Models can, for example, be found at the [https://huggingface.co/spaces/mteb/leaderboard](https://huggingface.co/spaces/mteb/leaderboard)

In [2]:
from sentence_transformers import SentenceTransformer

model_name = 'intfloat/multilingual-e5-large'
embedding_model = SentenceTransformer(model_name)

embeddings = embedding_model.encode(sentences)

print(embeddings[0])
for embedding in embeddings:
    print(len(embedding))


  from .autonotebook import tqdm as notebook_tqdm


[ 0.00696113  0.00294617 -0.03543508 ... -0.00045179 -0.03532086
 -0.01644677]
1024
1024
1024
1024
1024
1024


In [5]:
import numpy as np

def cosine_similarity(left, right):
    return np.dot(left, right) / (np.linalg.norm(left) * np.linalg.norm(right))

for i, left in enumerate(sentences):
    for j, right in enumerate(sentences):
        if j < i:
            continue
        similarity = cosine_similarity(embeddings[i], embeddings[j])
        print(f'{similarity:.4f}: {left} <-> {right}')

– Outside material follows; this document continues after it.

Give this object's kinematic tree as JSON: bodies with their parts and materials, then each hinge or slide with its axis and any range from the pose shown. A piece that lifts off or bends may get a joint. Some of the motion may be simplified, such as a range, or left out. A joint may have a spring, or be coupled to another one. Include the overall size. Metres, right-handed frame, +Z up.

1.0000: The dogs play with the ball on the grass <-> The dogs play with the ball on the grass
0.8134: The dogs play with the ball on the grass <-> The pack rolls the round thing on a meadow
0.8993: The dogs play with the ball on the grass <-> Die Hunde spielen mit dem Ball auf der Wiese
0.8116: The dogs play with the ball on the grass <-> Das Rudel rollt das runde Ding auf dem Rasen herum
0.7384: The dogs play with the ball on the grass <-> The balloon rises to the sky
0.7284: The dogs play with the ball on the grass <-> The pigeon lands on the roof
1.0000: The pack rolls the round thing on a meadow <-> The pack rolls the round thing on a meadow
0.7888: The pack rolls the round thing on a meadow <-> Die Hunde spielen mit dem Ball auf der Wiese
0.8414: The pack rolls the round thing on a meadow <-> Das Rudel rollt das runde Ding auf dem Rasen herum
0.7446: The pack rolls the round thing on a meadow <-> The balloon rises to the sky
0.7437: The pack rolls the round thing on a meadow <-> T